Há vários processos na Justiça para investigar desvios de recursos públicos com a eventual participação de Geddel, que chegou a ser ministro no governo de Michel Temer, e de Fábio Cleto, também ex-vice-presidente do banco, que se tornou delator e passou a colaborar com a Justiça. Hereda negou ter qualquer responsabilidade sobre o que eles fizeram. Também disse não acreditar que um servidor da Caixa colocaria seu emprego estável e aposentadoria em risco para elaborar um parecer encomendado.

Ele ironizou o trabalho de Geddel, que teria recebido propina de contratos do banco:

— Geddel inclusive era uma pessoa que trabalhava pouco. Chegava na segunda, tinha reunião na terça, na quarta atendia alguns deputados e, ó, ia embora. Eu, sinceramente, fiquei surpreso. Eu não imaginava que na área do Geddel pudesse ter acontecido alguma coisa, pelo desinteresse claro dele pela atividade.

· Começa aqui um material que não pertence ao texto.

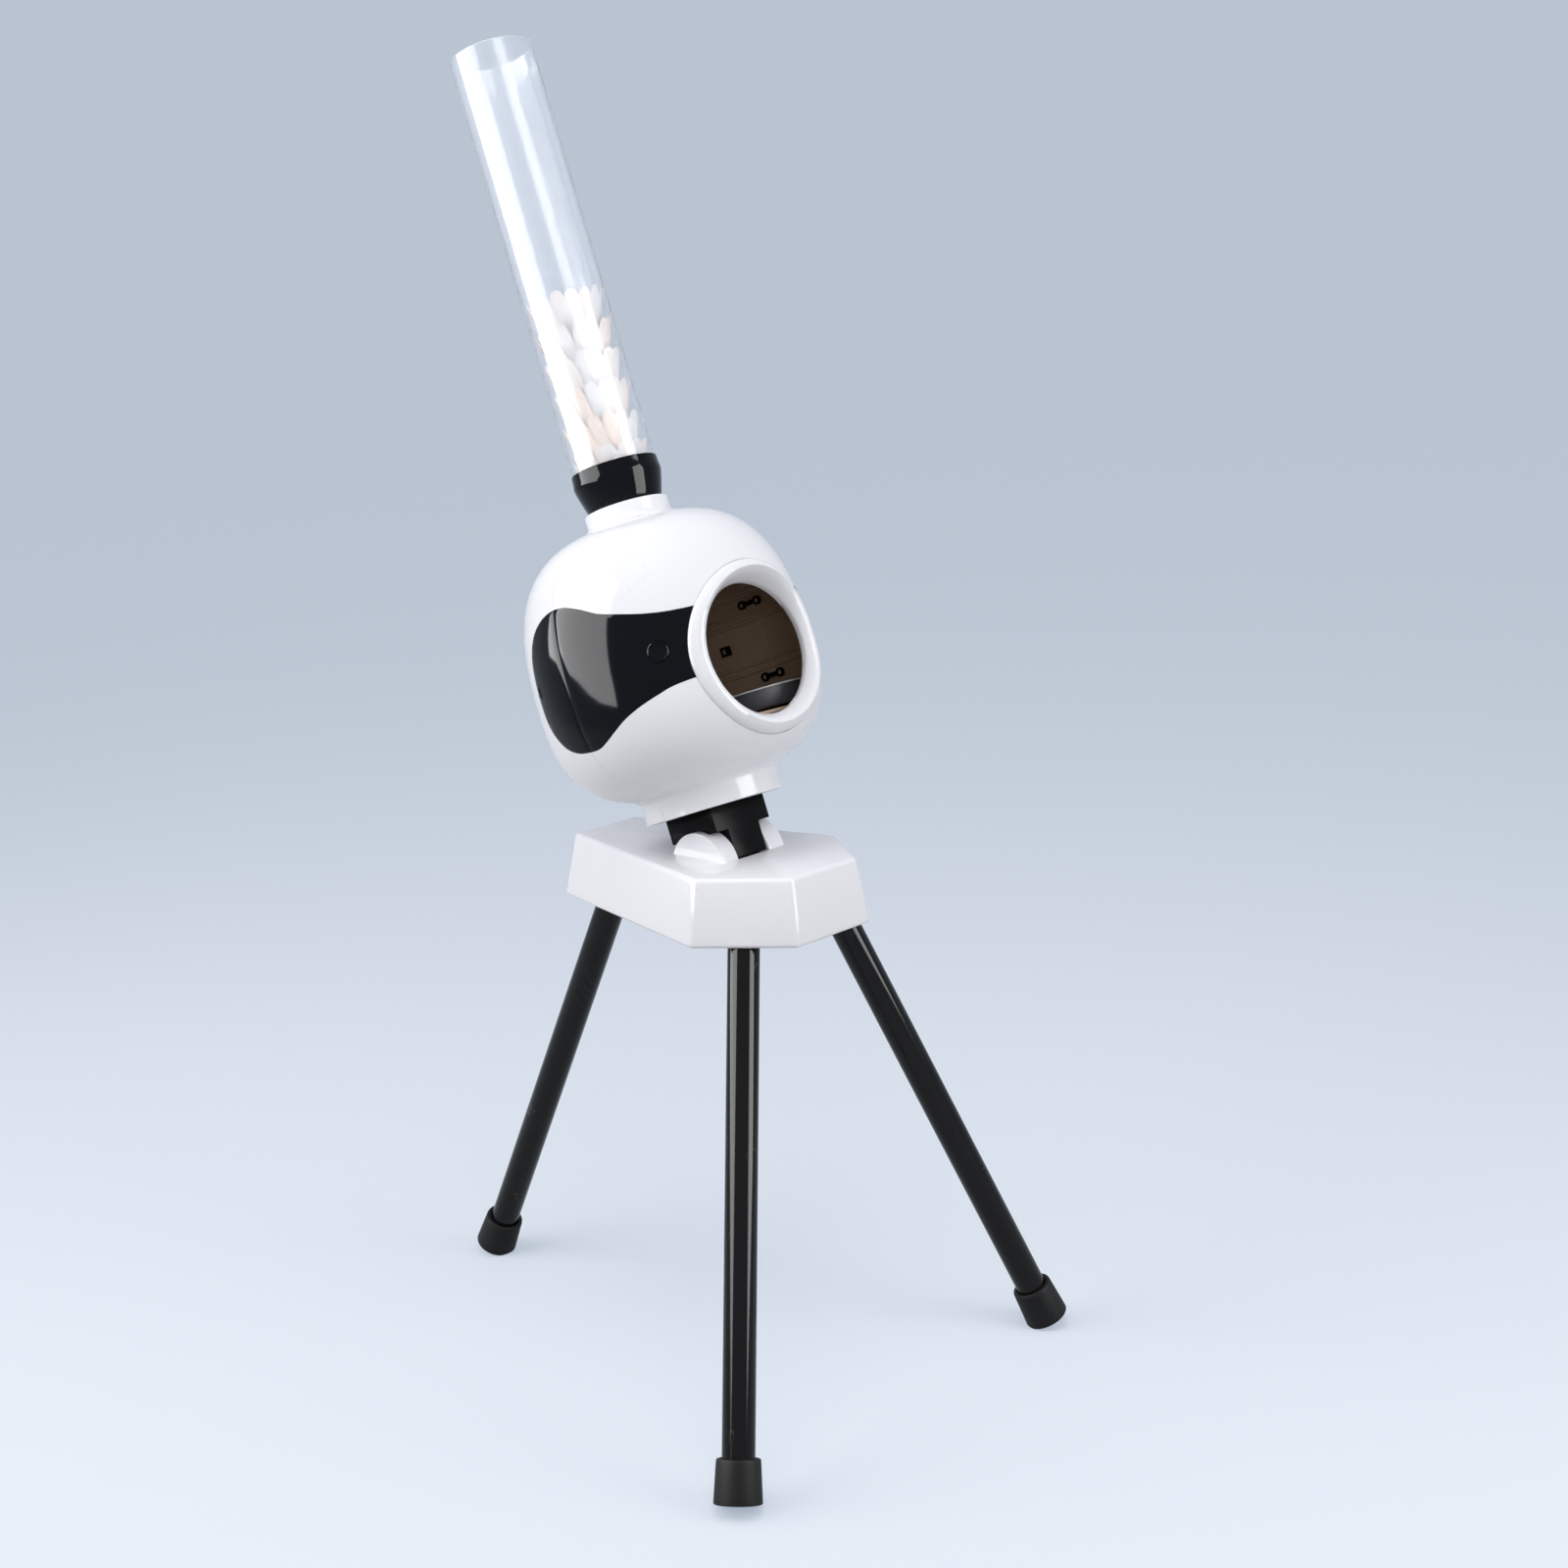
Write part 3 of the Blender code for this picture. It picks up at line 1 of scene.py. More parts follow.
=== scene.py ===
# %% [markdown]
# # A shuttlecock machine
#
# The machine drops shuttlecocks from a clear tube between two flywheels, which throw them out of a
# round port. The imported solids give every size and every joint. This script dresses them: it models
# the surfaces that are seen, in fine steps and with soft edges, and gives each one a finish made of
# nodes.

# %% Load the frame
import math
import random

import bpy
from mathutils import Matrix, Vector
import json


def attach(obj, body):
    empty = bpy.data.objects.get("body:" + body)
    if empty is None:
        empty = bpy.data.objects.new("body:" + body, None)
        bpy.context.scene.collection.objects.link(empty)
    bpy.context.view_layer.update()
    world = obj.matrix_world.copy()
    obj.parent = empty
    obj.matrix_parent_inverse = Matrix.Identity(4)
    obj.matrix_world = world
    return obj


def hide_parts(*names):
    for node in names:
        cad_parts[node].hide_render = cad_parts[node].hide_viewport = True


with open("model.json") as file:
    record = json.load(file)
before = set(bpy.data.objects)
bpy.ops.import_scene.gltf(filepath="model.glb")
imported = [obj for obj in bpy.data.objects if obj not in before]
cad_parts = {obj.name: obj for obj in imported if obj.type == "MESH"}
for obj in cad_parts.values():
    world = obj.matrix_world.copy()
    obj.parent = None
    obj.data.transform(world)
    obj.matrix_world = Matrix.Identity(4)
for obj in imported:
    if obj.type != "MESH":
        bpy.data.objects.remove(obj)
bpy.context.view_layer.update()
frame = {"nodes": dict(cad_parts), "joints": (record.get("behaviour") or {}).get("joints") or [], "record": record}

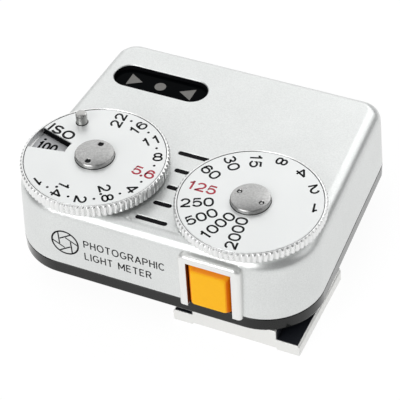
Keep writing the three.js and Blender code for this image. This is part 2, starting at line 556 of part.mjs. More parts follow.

Em relação a Cleto, Hereda afirmou que fez o possível para que tudo ocorresse dentro da legalidade. Ele disse que desconfiava de todas as indicações políticas feitas no banco. Em sua delação, Cleto contou que atuava sob orientação do ex-presidente da Câmara Eduardo Cunha (PMDB-RJ). Entre outras coisas, repassava informações sobre processos e, quando necessário, segurava votos. Hereda, porém, disse que nunca recebeu uma reclamação nesse sentido.

— No primeiro dia, eu o chamei, tive uma conversa boa com ele e disse: não mexa na área do Fundo de Garantia, tem gente aqui que tem 20, 30 anos cuidando disso, então não quero que mexa em nenhum superintendente abaixo de você. À tarde, ele retirou três superintendentes. Eu levei para o Conselho e mandei voltar os três superintendentes — disse Hereda à CPI.

O ex-presidente da Caixa argumentou que os cinco maiores bancos brasileiros emprestaram dinheiro à JBS ou à J&F, grupo controlador do frigorífico. Segundo ele, a Caixa deve ser o quarto ou quinto banco mais exposto à JBS. Disse também que nunca discutiu uma operação da Caixa com os irmãos Joesley e Wesley Batista, donos da J&F e da JBS.

 

PRESSÃO DE EDUARDO CUNHA

Hereda afirmou que os empréstimos colocados agora em dúvida foram do conhecimento dele e de outros 50 funcionários da Caixa, que não detectaram problemas. O ex-presidente da instituição disse também que nunca foi ouvido pela Polícia Federal (PF) e destacou que nenhuma delação até agora envolveu seu nome em irregularidades.

Hereda voltou a afirmar que foi pressionado por Eduardo Cunha, interessado na liberação de um empréstimo da Caixa. A ameaça do expresidente da Câmara era convocá-lo para depor na CPI da Petrobras. Hereda disse que foram apresentados requerimentos nesse sentido, mas nenhum foi aprovado. Negou ainda ter cedido à pressão.